6

I'm trying to find a more efficient method of reading a file from a remote URL and saving it into a byte array. Here is what I currently have:

private byte[] fetchRemoteFile(String location) throws Exception {
  URL url = new URL(location);
  InputStream is = null;
  byte[] bytes = null;
  try {
    is = url.openStream ();
    bytes = IOUtils.toByteArray(is);
  } catch (IOException e) {
    //handle errors
  }
  finally {
    if (is != null) is.close();
  }
  return bytes;
}

As you can see, I currently pass the URL into the method, where it uses an InputStream object to read in the bytes of the file. This method uses Apache Commons IOUtils. However, this method call tends to take a relatively long time to run. When retrieving hundreds, thousands, or hundreds of thousands of files one right after another, it gets quite slow. Is there a way I could improve this method so that it runs more efficiently? I have considered multithreading but I would like to save that as a last resort.

DerStrom8
  • 1,311
  • 2
  • 23
  • 45
  • Without multithreading, you're limited to _one right after another_. – Sotirios Delimanolis Nov 18 '14 at 18:57
  • Theres nothing wrong with the code (aside from the general limitation that the byte[] must obviously fit the heap and the inherent 2GB limit, but I assume you don't mind either). The perceived "slowness" probably comes from the URL's being http's which require a new network connection to retrieve each file (the overhead is notable if there are many small files). Aside from using multiple requests (that is multithreading) *or* working *directly with http 1.1* keeping the connection open there isn't much potential to speed this up. – Durandal Nov 18 '14 at 19:06
  • @Sotirios Yes, and I'm wondering if there's a way to make the above code more efficient so that even running one right after another, it goes faster than it does now. I don't know if there's really anything I can do other than multithreading, but that's why I asked – DerStrom8 Nov 18 '14 at 19:06
  • First find out where the bottle neck is. Is the network slow or the server or something else. Only when you know that you can think about optimizations. For example, if the network connection is slow, you will not have benefits from multithreading. – Henry Nov 18 '14 at 19:07
  • Thanks guys, That's what I was leaning towards. I am still working on putting together some performance tests to determine which parts are the slowest, but just wanted to see if there was an obvious improvement I could make to what I already have. Much appreciated! – DerStrom8 Nov 18 '14 at 19:09

1 Answers1

2

Your way of doing it seems like absolutely ok.

But if you saying:

"However, this method call tends to take a relatively long time to run"
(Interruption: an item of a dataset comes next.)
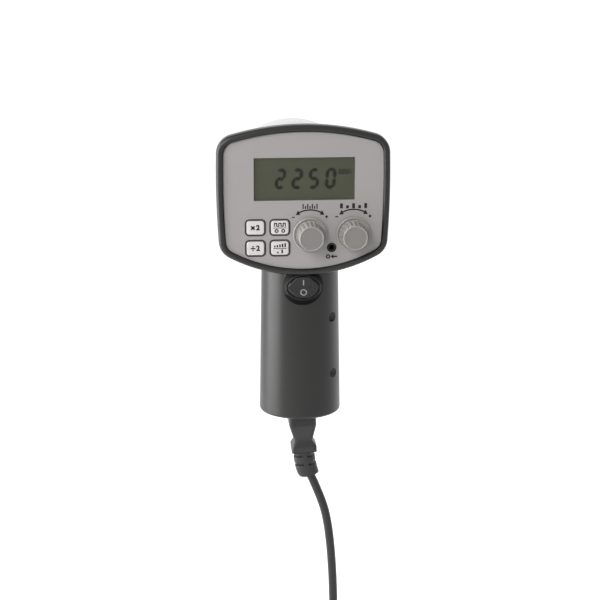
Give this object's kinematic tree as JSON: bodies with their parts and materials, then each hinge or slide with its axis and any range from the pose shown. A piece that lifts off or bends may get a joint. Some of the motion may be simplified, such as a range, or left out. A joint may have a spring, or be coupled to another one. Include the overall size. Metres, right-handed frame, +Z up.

You can have follow problems :

  • Network, connection issue

  • Are you sure that download each file in separate thread?

If you are using multithreading for that, be sure that VM args -XmsYYYYM and -XmxYYYYM configured well, because if not you can face problem , that your processor not using all cores. I have faced this problem some time ago.

Maksym
  • 4,434
  • 4
  • 27
  • 46